>> start DATA LINES
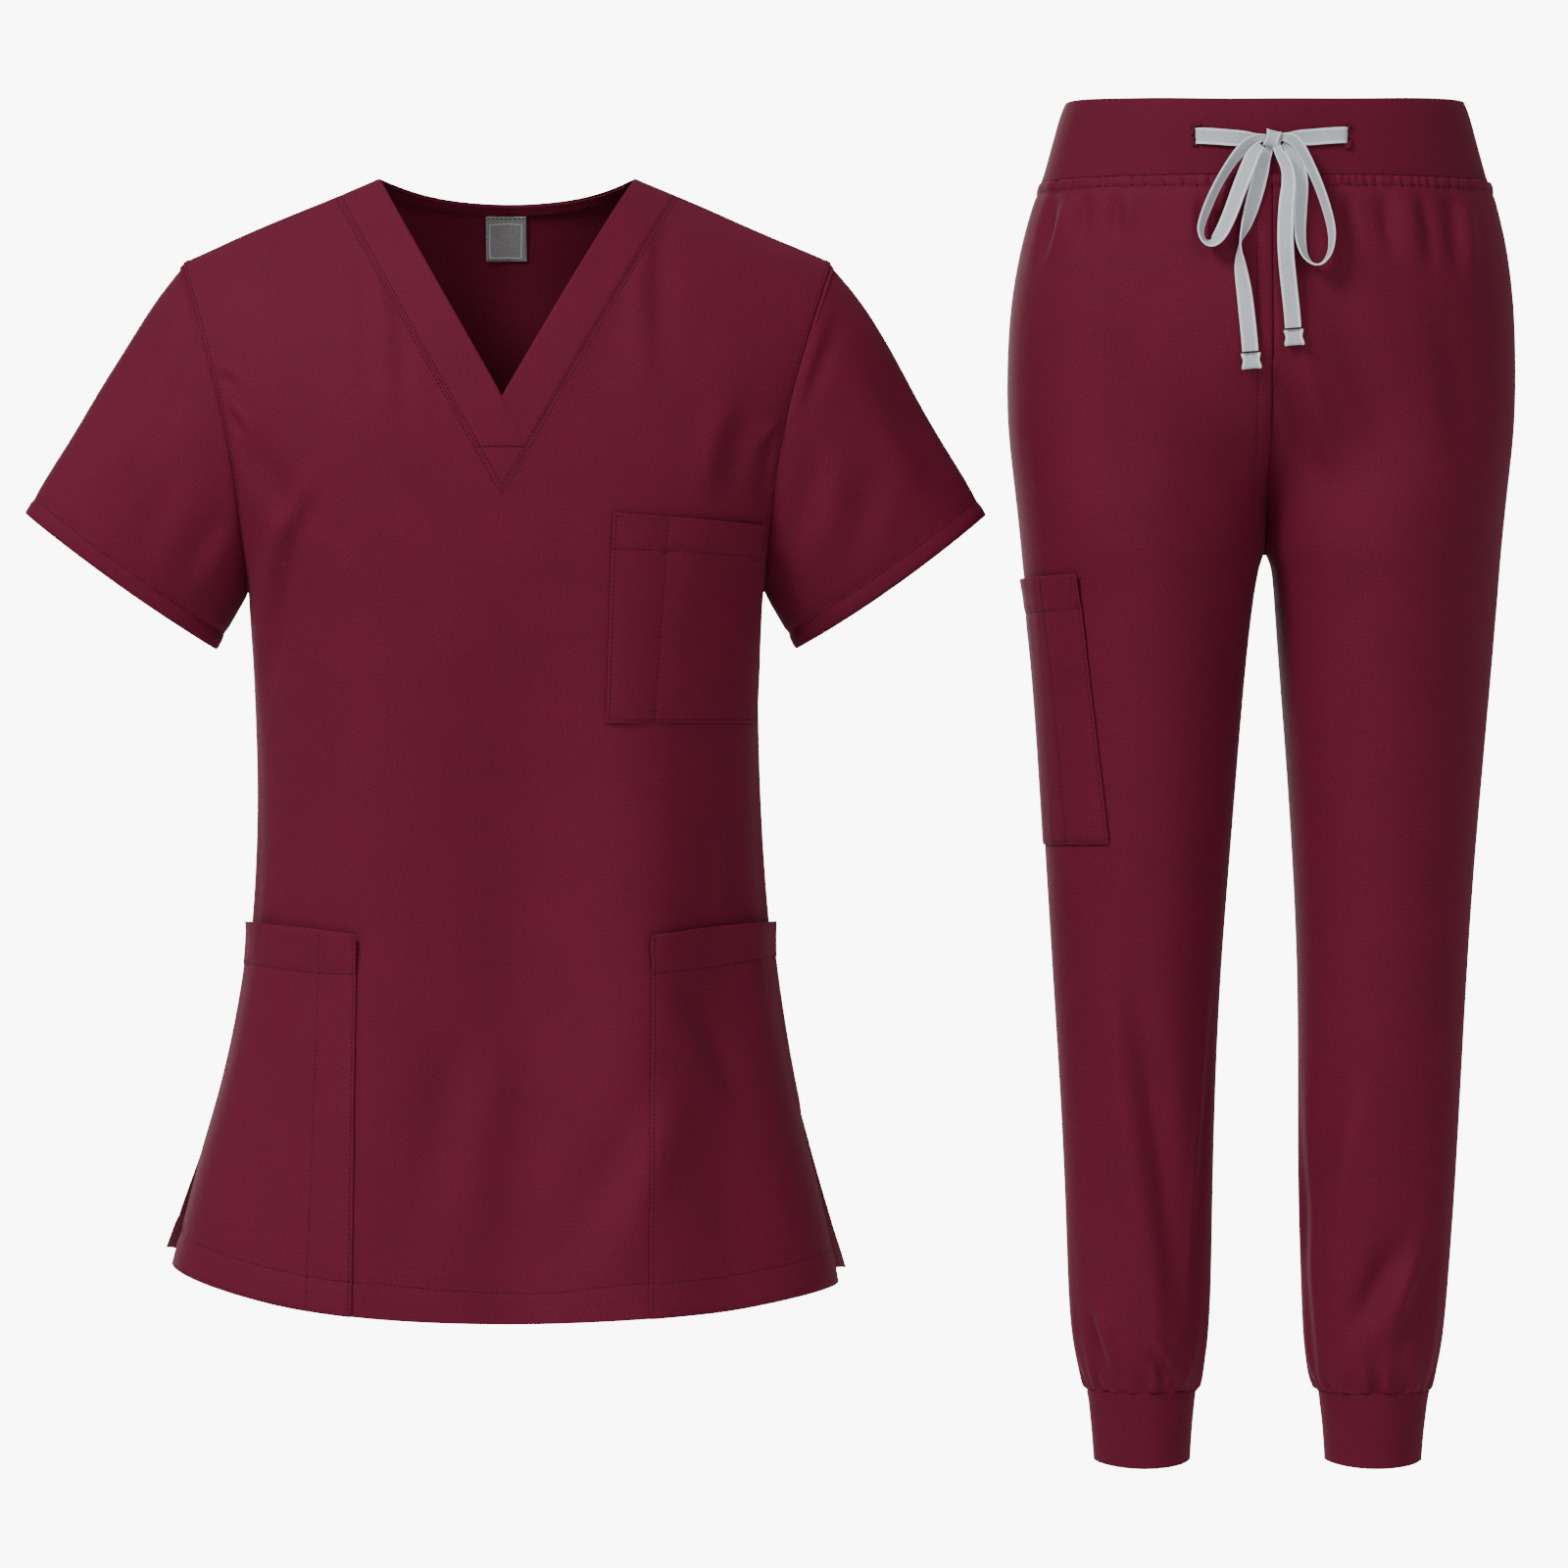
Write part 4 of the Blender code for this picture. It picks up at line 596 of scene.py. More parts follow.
class Cloth:
    """A cut piece under way: the outer face of a packed wall made fine, with its flat cut as UV."""

    def __init__(self, node, middle, grain=(0, 0, 1), levels=3, opened=None, origin=(0, 0, 0)):
        self.node = node
        self.origin = np.array(origin)
        work = bmesh.new()
        work.from_mesh(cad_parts[node].data)
        bmesh.ops.remove_doubles(work, verts=work.verts, dist=1e-5)
        self.keep_face(work, Vector(middle))
        bmesh.ops.join_triangles(
            work, faces=work.faces, angle_face_threshold=math.radians(60), angle_shape_threshold=math.radians(70)
        )
        if opened:
            for edge in work.edges:
                edge.seam = all(opened(vert.co) for vert in edge.verts)
        held = work.verts.layers.float.new("crease_vert")
        for vert in work.verts:
            ends = [edge.other_vert(vert).co - vert.co for edge in vert.link_edges if edge.is_boundary]
            if len(ends) == 2 and ends[0].angle(ends[1]) < SHARP_CORNER:
                vert[held] = 1.0
        mesh = bpy.data.meshes.new(node)
        work.to_mesh(mesh)
        work.free()
        mesh.uv_layers.new(name="cut")
        coarse = bpy.data.objects.new(f"{node}_cut", mesh)
        add(coarse)
        in_edit_mode(coarse, bpy.ops.uv.unwrap, method="ANGLE_BASED", margin=0.0)
        finer = coarse.modifiers.new("Finer", "SUBSURF")
        finer.levels = levels
        finer.render_levels = levels
        finer.boundary_smooth = "PRESERVE_CORNERS"
        bpy.ops.object.modifier_apply(modifier=finer.name)
        self.read(mesh, np.array(grain, float))
        bpy.data.objects.remove(coarse)

    def keep_face(self, work, middle):
        """Leaves only the side of the wall that looks away from the garment's middle."""
        unseen = set(work.faces)
        best = (0.0, None)
        while unseen:
            side = {unseen.pop()}
            growing = list(side)
            while growing:
                for edge in growing.pop().edges:
                    if edge.calc_face_angle(math.pi) < WALL_CORNER:
                        found = unseen.intersection(edge.link_faces)
                        unseen -= found
                        side |= found
                        growing += found
            outward = sum(
                face.calc_area() * face.normal.dot((face.calc_center_median() - middle).normalized()) for face in side
            )
            best = max(best, (outward, side), key=lambda found: found[0])
        bmesh.ops.delete(work, geom=[face for face in work.faces if face not in best[1]], context="FACES")

    def read(self, mesh, grain):
        """Takes the mesh's points, four-cornered faces and UV, which is turned to the grain and scaled true."""
        self.points = read_all(mesh.vertices, "co", 3)
        corners = read_all(mesh.loops, "vertex_index", 1, np.int32)[:, 0]
        self.faces = corners.reshape(-1, 4)
        uv = read_all(mesh.uv_layers["cut"].data, "uv", 2)
        along = self.points[corners] @ unit(grain)
        rise = np.linalg.lstsq(np.column_stack([uv, np.ones(len(uv))]), along, rcond=None)[0]
        lean = math.atan2(rise[0], rise[1])
        uv = uv @ np.array([[math.cos(lean), math.sin(lean)], [-math.sin(lean), math.cos(lean)]])
        across = np.linalg.norm(self.points[self.faces[:, 2]] - self.points[self.faces[:, 0]], axis=1)
        scale = across.sum() / np.linalg.norm(uv[2::4] - uv[0::4], axis=1).sum()
        self.uv = (uv - uv.min(axis=0)) * scale
        pairs = np.stack([self.faces, np.roll(self.faces, -1, axis=1)], axis=-1).reshape(-1, 2).astype(np.int64)
        count = len(self.points)
        self.rim = np.nonzero(~np.isin(pairs @ (count, 1), pairs @ (1, count)))[0]
        self.rim_pairs = pairs[self.rim]

    def normals(self):
        a, b, c, d = (self.points[self.faces[:, k]] for k in range(4))
        normal = np.cross(c - a, d - b)
        total = np.zeros_like(self.points)
        for k in range(4):
            np.add.at(total, self.faces[:, k], normal)
        return unit(total)

    def push(self, amount):
        """Moves every point along its normal."""
        self.points += self.normals() * np.reshape(amount, (-1, 1))

    def surface(self):
        return BVHTree.FromPolygons(self.points.tolist(), self.faces.tolist())

    def around(self, place):
        """The closed edge that passes nearest a place, as point numbers."""
        following = dict(self.rim_pairs.tolist())
        rim = np.array(sorted(following))
        walk = [rim[closest(self.points[rim], place)]]
        while following[walk[-1]] != walk[0]:
            walk.append(following[walk[-1]])
        return np.array(walk)

    def loop(self, place):
        walk = self.around(place)
        return self.points[np.append(walk, walk[0])]

    def edge(self, start, end, via=None):
        """The cloth's edge between its points nearest start and end, past via, or else past their midpoint."""
        walk = self.around(start)
        via = np.add(start, end) / 2 if via is None else via
        last, middle = (closest(self.points[walk], place) for place in (end, via))
        way = walk[: last + 1] if middle <= last else np.append(walk[0], walk[: last - 1 : -1])
        return self.points[way]

    def settle(self, places):
        """The nearest spots on the cloth, and its smooth normals there."""
        surface = self.surface()
        normals = self.normals()
        spots, faces = [], []
        for place in places:
            spot, _, face, _ = surface.find_nearest(Vector(place))
            spots.append(spot)
            faces.append(face)
        spots = np.array(spots)
        corners = self.faces[faces]
        gap = np.linalg.norm(self.points[corners] - spots[:, None], axis=2) + 1e-6
        return spots, unit((normals[corners] / gap[..., None] ** 2).sum(axis=1))

    def inside(self, line, distance):
        """A line on the cloth that runs beside one of its edges."""
        _, normal = self.settle(line)
        step = np.cross(normal, unit(np.gradient(line, axis=0))) * distance
        one, other = (self.settle(line + way * step)[0] for way in (1, -1))
        reached = [np.linalg.norm(side - line, axis=1).sum() for side in (one, other)]
        return one if reached[0] > reached[1] else other

    def seen_line(self, *places, behind=False):
        """A line on the cloth through places (side, drop) that are seen from the front, or from behind."""
        surface = self.surface()
        flat = resampled(self.origin + np.array([(side, 0.0, -drop) for side, drop in places]), LINE_PITCH)
        way = -1 if behind else 1
        hits = [surface.ray_cast(Vector((x, -way, z)), Vector((0, way, 0)))[0] for x, _, z in flat]
        return np.array([hit for hit in hits if hit is not None])

    def shell(self, material, slot, thickness, roll):
        """The closed piece: both faces, and between them an edge that stands out a little in its middle."""
        normal = self.normals()
        count = len(self.points)
        a, b = self.rim_pairs.T
        beside = unit(np.cross(self.points[b] - self.points[a], normal[a] + normal[b]))
        out = np.zeros_like(self.points)
        np.add.at(out, a, beside)
        np.add.at(out, b, beside)
        rim = np.unique(self.rim_pairs)
        place = np.zeros(count, int)
        place[rim] = 2 * count + np.arange(len(rim))
        inner = self.points - normal * thickness
        middle = self.points[rim] - normal[rim] * thickness / 2 + unit(out[rim]) * roll
        upper = np.stack([b, a, place[a], place[b]], axis=1)
        lower = np.stack([place[b], place[a], a + count, b + count], axis=1)
        faces = np.vstack([self.faces, self.faces[:, ::-1] + count, upper, lower])
        at_a = self.uv[self.rim]
        at_b = self.uv[self.rim // 4 * 4 + (self.rim + 1) % 4]
        side = np.stack([at_b, at_a, at_a, at_b], axis=1).reshape(-1, 2)
        back = self.uv.reshape(-1, 4, 2)[:, ::-1].reshape(-1, 2)
        uv = np.vstack([self.uv, back, side, side])
        points = np.vstack([self.points, inner, middle])
        return new_piece(f"{self.node}_cloth", points, faces.tolist(), material, uv, [self.node])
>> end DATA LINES
JOB: Every line of the data above should be copied exactly.

OUTPUT BELOW:
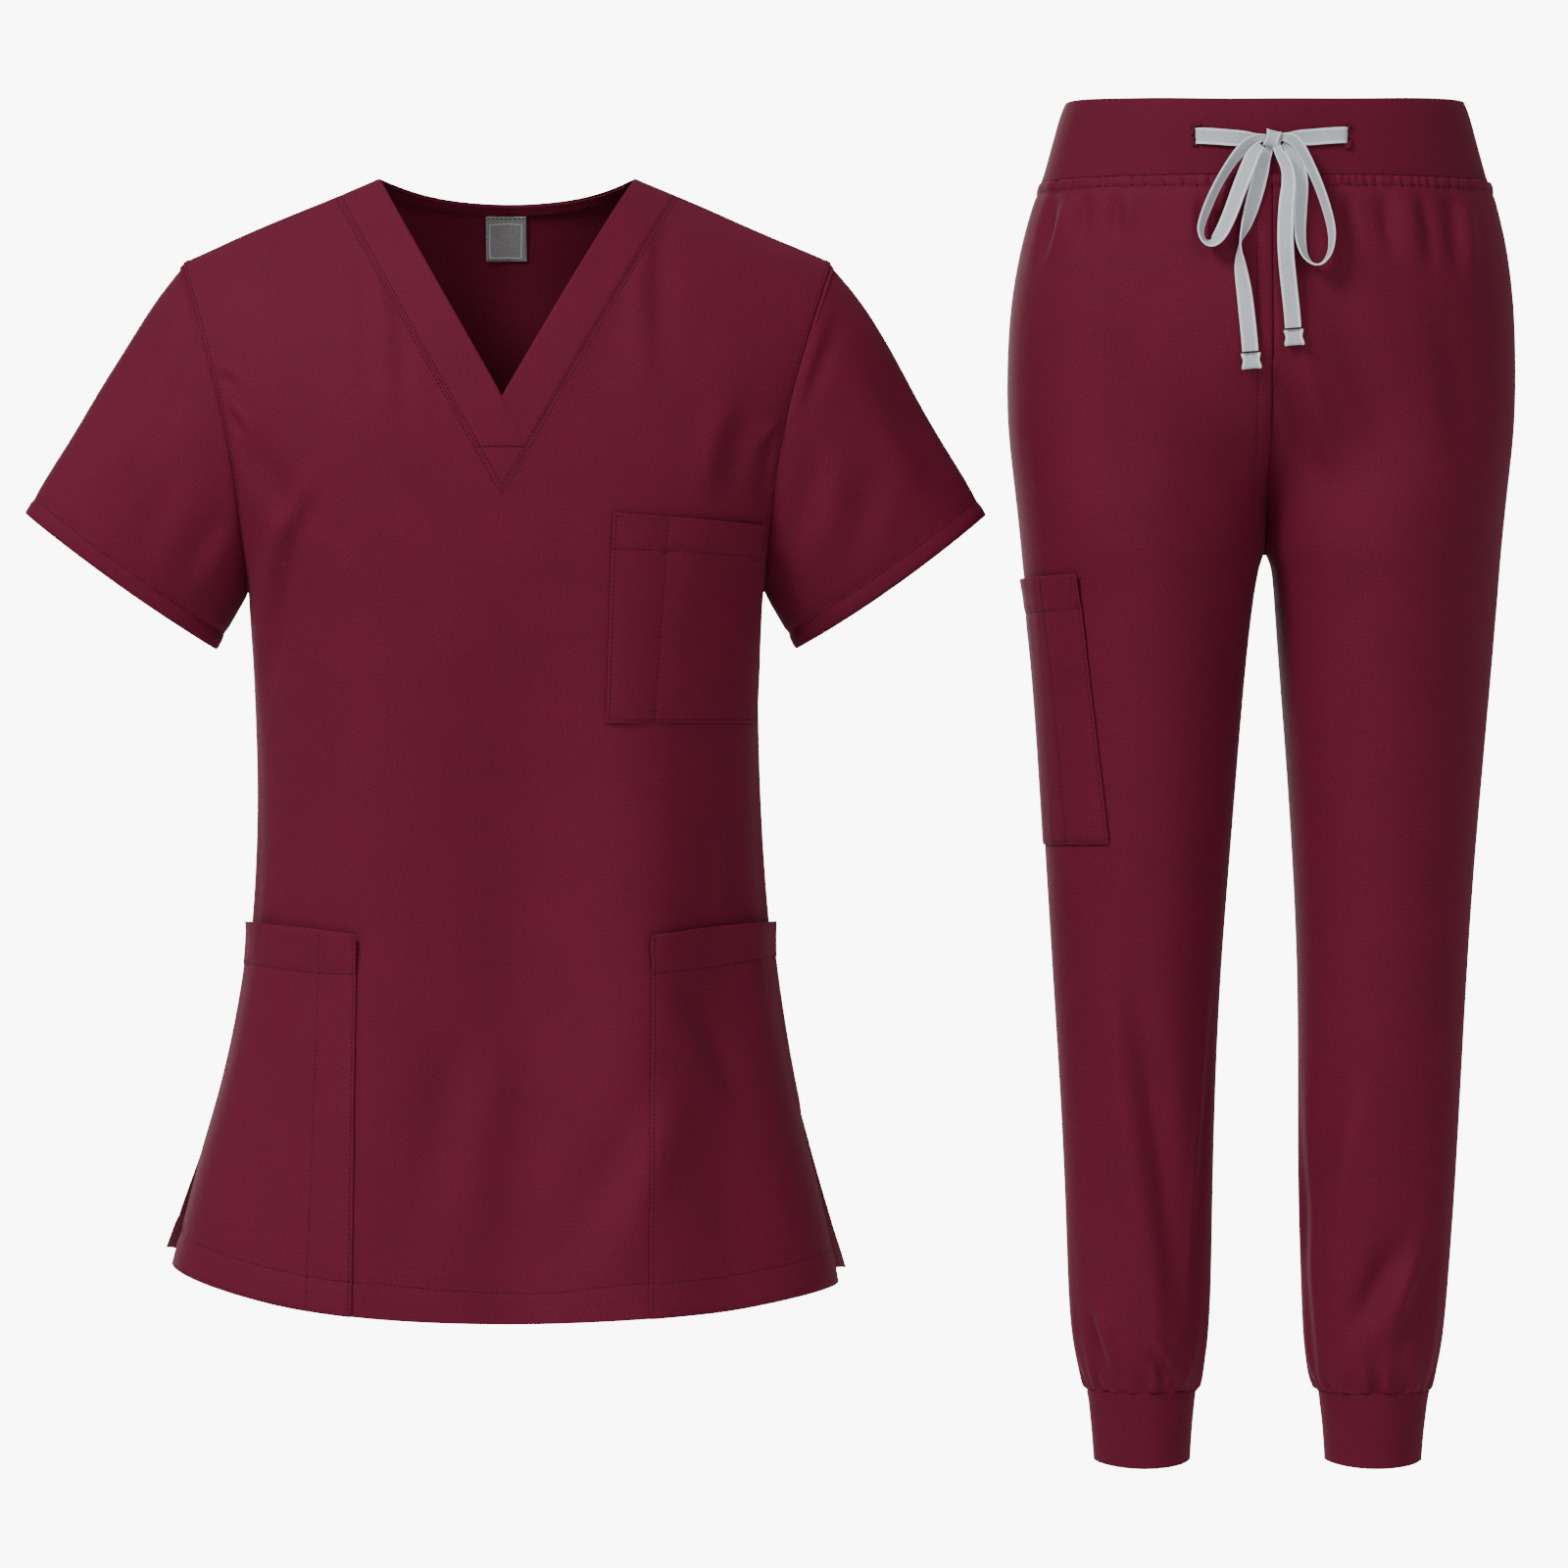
Write part 4 of the Blender code for this picture. It picks up at line 596 of scene.py. More parts follow.
class Cloth:
    """A cut piece under way: the outer face of a packed wall made fine, with its flat cut as UV."""

    def __init__(self, node, middle, grain=(0, 0, 1), levels=3, opened=None, origin=(0, 0, 0)):
        self.node = node
        self.origin = np.array(origin)
        work = bmesh.new()
        work.from_mesh(cad_parts[node].data)
        bmesh.ops.remove_doubles(work, verts=work.verts, dist=1e-5)
        self.keep_face(work, Vector(middle))
        bmesh.ops.join_triangles(
            work, faces=work.faces, angle_face_threshold=math.radians(60), angle_shape_threshold=math.radians(70)
        )
        if opened:
            for edge in work.edges:
                edge.seam = all(opened(vert.co) for vert in edge.verts)
        held = work.verts.layers.float.new("crease_vert")
        for vert in work.verts:
            ends = [edge.other_vert(vert).co - vert.co for edge in vert.link_edges if edge.is_boundary]
            if len(ends) == 2 and ends[0].angle(ends[1]) < SHARP_CORNER:
                vert[held] = 1.0
        mesh = bpy.data.meshes.new(node)
        work.to_mesh(mesh)
        work.free()
        mesh.uv_layers.new(name="cut")
        coarse = bpy.data.objects.new(f"{node}_cut", mesh)
        add(coarse)
        in_edit_mode(coarse, bpy.ops.uv.unwrap, method="ANGLE_BASED", margin=0.0)
        finer = coarse.modifiers.new("Finer", "SUBSURF")
        finer.levels = levels
        finer.render_levels = levels
        finer.boundary_smooth = "PRESERVE_CORNERS"
        bpy.ops.object.modifier_apply(modifier=finer.name)
        self.read(mesh, np.array(grain, float))
        bpy.data.objects.remove(coarse)

    def keep_face(self, work, middle):
        """Leaves only the side of the wall that looks away from the garment's middle."""
        unseen = set(work.faces)
        best = (0.0, None)
        while unseen:
            side = {unseen.pop()}
            growing = list(side)
            while growing:
                for edge in growing.pop().edges:
                    if edge.calc_face_angle(math.pi) < WALL_CORNER:
                        found = unseen.intersection(edge.link_faces)
                        unseen -= found
                        side |= found
                        growing += found
            outward = sum(
                face.calc_area() * face.normal.dot((face.calc_center_median() - middle).normalized()) for face in side
            )
            best = max(best, (outward, side), key=lambda found: found[0])
        bmesh.ops.delete(work, geom=[face for face in work.faces if face not in best[1]], context="FACES")

    def read(self, mesh, grain):
        """Takes the mesh's points, four-cornered faces and UV, which is turned to the grain and scaled true."""
        self.points = read_all(mesh.vertices, "co", 3)
        corners = read_all(mesh.loops, "vertex_index", 1, np.int32)[:, 0]
        self.faces = corners.reshape(-1, 4)
        uv = read_all(mesh.uv_layers["cut"].data, "uv", 2)
        along = self.points[corners] @ unit(grain)
        rise = np.linalg.lstsq(np.column_stack([uv, np.ones(len(uv))]), along, rcond=None)[0]
        lean = math.atan2(rise[0], rise[1])
        uv = uv @ np.array([[math.cos(lean), math.sin(lean)], [-math.sin(lean), math.cos(lean)]])
        across = np.linalg.norm(self.points[self.faces[:, 2]] - self.points[self.faces[:, 0]], axis=1)
        scale = across.sum() / np.linalg.norm(uv[2::4] - uv[0::4], axis=1).sum()
        self.uv = (uv - uv.min(axis=0)) * scale
        pairs = np.stack([self.faces, np.roll(self.faces, -1, axis=1)], axis=-1).reshape(-1, 2).astype(np.int64)
        count = len(self.points)
        self.rim = np.nonzero(~np.isin(pairs @ (count, 1), pairs @ (1, count)))[0]
        self.rim_pairs = pairs[self.rim]

    def normals(self):
        a, b, c, d = (self.points[self.faces[:, k]] for k in range(4))
        normal = np.cross(c - a, d - b)
        total = np.zeros_like(self.points)
        for k in range(4):
            np.add.at(total, self.faces[:, k], normal)
        return unit(total)

    def push(self, amount):
        """Moves every point along its normal."""
        self.points += self.normals() * np.reshape(amount, (-1, 1))

    def surface(self):
        return BVHTree.FromPolygons(self.points.tolist(), self.faces.tolist())

    def around(self, place):
        """The closed edge that passes nearest a place, as point numbers."""
        following = dict(self.rim_pairs.tolist())
        rim = np.array(sorted(following))
        walk = [rim[closest(self.points[rim], place)]]
        while following[walk[-1]] != walk[0]:
            walk.append(following[walk[-1]])
        return np.array(walk)

    def loop(self, place):
        walk = self.around(place)
        return self.points[np.append(walk, walk[0])]

    def edge(self, start, end, via=None):
        """The cloth's edge between its points nearest start and end, past via, or else past their midpoint."""
        walk = self.around(start)
        via = np.add(start, end) / 2 if via is None else via
        last, middle = (closest(self.points[walk], place) for place in (end, via))
        way = walk[: last + 1] if middle <= last else np.append(walk[0], walk[: last - 1 : -1])
        return self.points[way]

    def settle(self, places):
        """The nearest spots on the cloth, and its smooth normals there."""
        surface = self.surface()
        normals = self.normals()
        spots, faces = [], []
        for place in places:
            spot, _, face, _ = surface.find_nearest(Vector(place))
            spots.append(spot)
            faces.append(face)
        spots = np.array(spots)
        corners = self.faces[faces]
        gap = np.linalg.norm(self.points[corners] - spots[:, None], axis=2) + 1e-6
        return spots, unit((normals[corners] / gap[..., None] ** 2).sum(axis=1))

    def inside(self, line, distance):
        """A line on the cloth that runs beside one of its edges."""
        _, normal = self.settle(line)
        step = np.cross(normal, unit(np.gradient(line, axis=0))) * distance
        one, other = (self.settle(line + way * step)[0] for way in (1, -1))
        reached = [np.linalg.norm(side - line, axis=1).sum() for side in (one, other)]
        return one if reached[0] > reached[1] else other

    def seen_line(self, *places, behind=False):
        """A line on the cloth through places (side, drop) that are seen from the front, or from behind."""
        surface = self.surface()
        flat = resampled(self.origin + np.array([(side, 0.0, -drop) for side, drop in places]), LINE_PITCH)
        way = -1 if behind else 1
        hits = [surface.ray_cast(Vector((x, -way, z)), Vector((0, way, 0)))[0] for x, _, z in flat]
        return np.array([hit for hit in hits if hit is not None])

    def shell(self, material, slot, thickness, roll):
        """The closed piece: both faces, and between them an edge that stands out a little in its middle."""
        normal = self.normals()
        count = len(self.points)
        a, b = self.rim_pairs.T
        beside = unit(np.cross(self.points[b] - self.points[a], normal[a] + normal[b]))
        out = np.zeros_like(self.points)
        np.add.at(out, a, beside)
        np.add.at(out, b, beside)
        rim = np.unique(self.rim_pairs)
        place = np.zeros(count, int)
        place[rim] = 2 * count + np.arange(len(rim))
        inner = self.points - normal * thickness
        middle = self.points[rim] - normal[rim] * thickness / 2 + unit(out[rim]) * roll
        upper = np.stack([b, a, place[a], place[b]], axis=1)
        lower = np.stack([place[b], place[a], a + count, b + count], axis=1)
        faces = np.vstack([self.faces, self.faces[:, ::-1] + count, upper, lower])
        at_a = self.uv[self.rim]
        at_b = self.uv[self.rim // 4 * 4 + (self.rim + 1) % 4]
        side = np.stack([at_b, at_a, at_a, at_b], axis=1).reshape(-1, 2)
        back = self.uv.reshape(-1, 4, 2)[:, ::-1].reshape(-1, 2)
        uv = np.vstack([self.uv, back, side, side])
        points = np.vstack([self.points, inner, middle])
        return new_piece(f"{self.node}_cloth", points, faces.tolist(), material, uv, [self.node])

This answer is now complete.